▶ **What is needed**:
What follows is a listing. Return every line of it exactly.

══════════

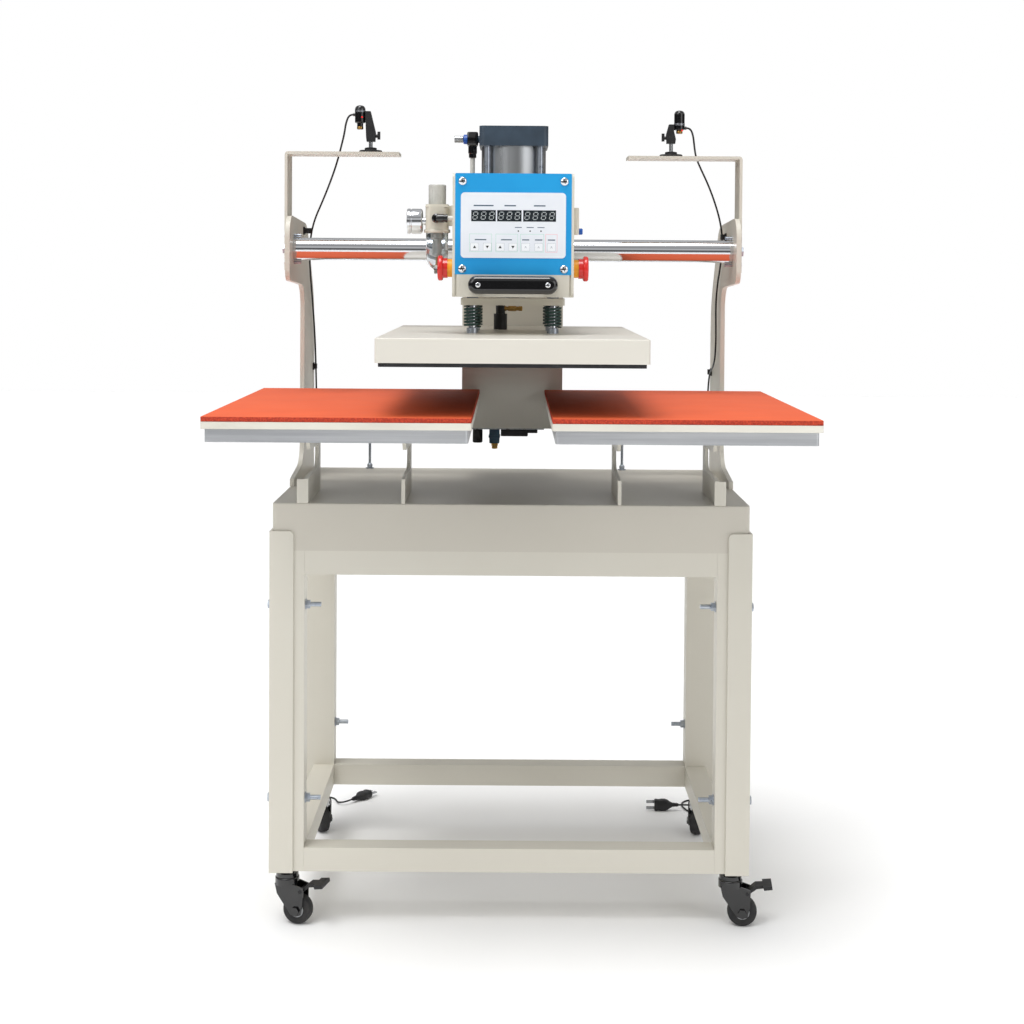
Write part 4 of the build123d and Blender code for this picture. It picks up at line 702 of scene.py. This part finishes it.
world = bpy.data.worlds.new("studio")
bpy.context.scene.world = world
world.use_nodes = True
tree = world.node_tree
background = tree.nodes["Background"]
background.inputs["Color"].default_value = (1, 1, 1, 1)
background.inputs["Strength"].default_value = 1.0
# a room with a dark band at the horizon for reflections, plain white behind the object
room = tree.nodes.new("ShaderNodeBackground")
room.inputs["Strength"].default_value = 0.62
direction = tree.nodes.new("ShaderNodeTexCoord")
split = tree.nodes.new("ShaderNodeSeparateXYZ")
tree.links.new(direction.outputs["Generated"], split.inputs["Vector"])
height = tree.nodes.new("ShaderNodeMapRange")
height.inputs["From Min"].default_value = -1
height.inputs["From Max"].default_value = 1
tree.links.new(split.outputs["Z"], height.inputs["Value"])
ramp = tree.nodes.new("ShaderNodeValToRGB")
ramp.color_ramp.elements[0].position = 0.0
ramp.color_ramp.elements[0].color = (0.55, 0.55, 0.55, 1)
ramp.color_ramp.elements[1].position = 1.0
ramp.color_ramp.elements[1].color = (1, 1, 1, 1)
for at, level in ((0.46, 0.5), (0.5, 0.12), (0.56, 0.12), (0.6, 0.9), (0.7, 1.0), (0.78, 0.4), (0.86, 0.9)):
    element = ramp.color_ramp.elements.new(at)
    element.color = (level, level, level, 1)
tree.links.new(height.outputs["Result"], ramp.inputs["Fac"])
tree.links.new(ramp.outputs["Color"], room.inputs["Color"])
path = tree.nodes.new("ShaderNodeLightPath")
choice = tree.nodes.new("ShaderNodeMixShader")
tree.links.new(path.outputs["Is Camera Ray"], choice.inputs["Fac"])
tree.links.new(room.outputs["Background"], choice.inputs[1])
tree.links.new(background.outputs["Background"], choice.inputs[2])
tree.links.new(choice.outputs["Shader"], tree.nodes["World Output"].inputs["Surface"])

floor_coat = material("floor", srgb(254, 254, 254), 0.6, tint=(1, srgb(247, 247, 246), 0.5))
floor_mesh = bpy.data.meshes.new("floor")
floor_mesh.from_pydata([(-9, -6, 0), (9, -6, 0), (9, 12, 0), (-9, 12, 0)], [], [(0, 1, 2, 3)])
floor_mesh.materials.append(floor_coat)
floor = bpy.data.objects.new("floor", floor_mesh)
bpy.context.collection.objects.link(floor)
bpy.context.scene.view_settings.view_transform = "Standard"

══════════

▶ **Task result**:
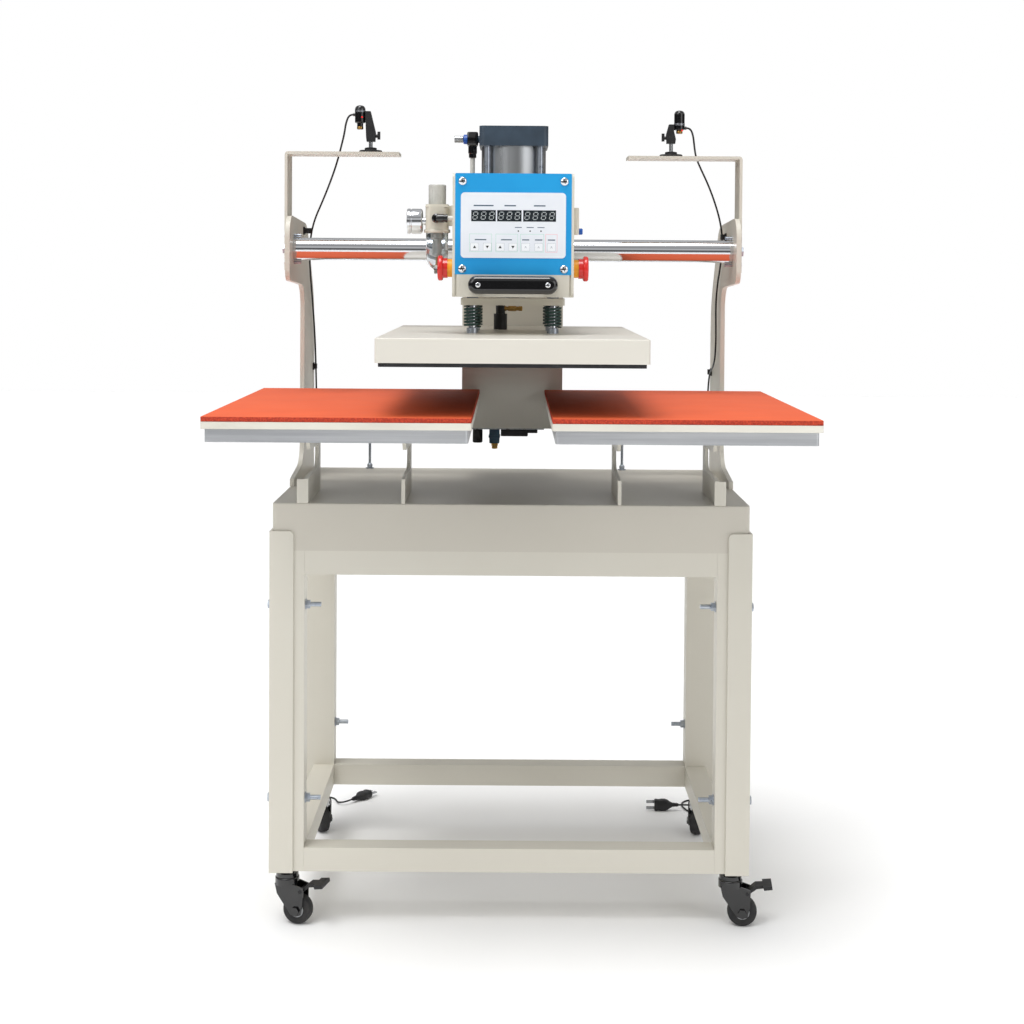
Write part 4 of the build123d and Blender code for this picture. It picks up at line 702 of scene.py. This part finishes it.
world = bpy.data.worlds.new("studio")
bpy.context.scene.world = world
world.use_nodes = True
tree = world.node_tree
background = tree.nodes["Background"]
background.inputs["Color"].default_value = (1, 1, 1, 1)
background.inputs["Strength"].default_value = 1.0
# a room with a dark band at the horizon for reflections, plain white behind the object
room = tree.nodes.new("ShaderNodeBackground")
room.inputs["Strength"].default_value = 0.62
direction = tree.nodes.new("ShaderNodeTexCoord")
split = tree.nodes.new("ShaderNodeSeparateXYZ")
tree.links.new(direction.outputs["Generated"], split.inputs["Vector"])
height = tree.nodes.new("ShaderNodeMapRange")
height.inputs["From Min"].default_value = -1
height.inputs["From Max"].default_value = 1
tree.links.new(split.outputs["Z"], height.inputs["Value"])
ramp = tree.nodes.new("ShaderNodeValToRGB")
ramp.color_ramp.elements[0].position = 0.0
ramp.color_ramp.elements[0].color = (0.55, 0.55, 0.55, 1)
ramp.color_ramp.elements[1].position = 1.0
ramp.color_ramp.elements[1].color = (1, 1, 1, 1)
for at, level in ((0.46, 0.5), (0.5, 0.12), (0.56, 0.12), (0.6, 0.9), (0.7, 1.0), (0.78, 0.4), (0.86, 0.9)):
    element = ramp.color_ramp.elements.new(at)
    element.color = (level, level, level, 1)
tree.links.new(height.outputs["Result"], ramp.inputs["Fac"])
tree.links.new(ramp.outputs["Color"], room.inputs["Color"])
path = tree.nodes.new("ShaderNodeLightPath")
choice = tree.nodes.new("ShaderNodeMixShader")
tree.links.new(path.outputs["Is Camera Ray"], choice.inputs["Fac"])
tree.links.new(room.outputs["Background"], choice.inputs[1])
tree.links.new(background.outputs["Background"], choice.inputs[2])
tree.links.new(choice.outputs["Shader"], tree.nodes["World Output"].inputs["Surface"])

floor_coat = material("floor", srgb(254, 254, 254), 0.6, tint=(1, srgb(247, 247, 246), 0.5))
floor_mesh = bpy.data.meshes.new("floor")
floor_mesh.from_pydata([(-9, -6, 0), (9, -6, 0), (9, 12, 0), (-9, 12, 0)], [], [(0, 1, 2, 3)])
floor_mesh.materials.append(floor_coat)
floor = bpy.data.objects.new("floor", floor_mesh)
bpy.context.collection.objects.link(floor)
bpy.context.scene.view_settings.view_transform = "Standard"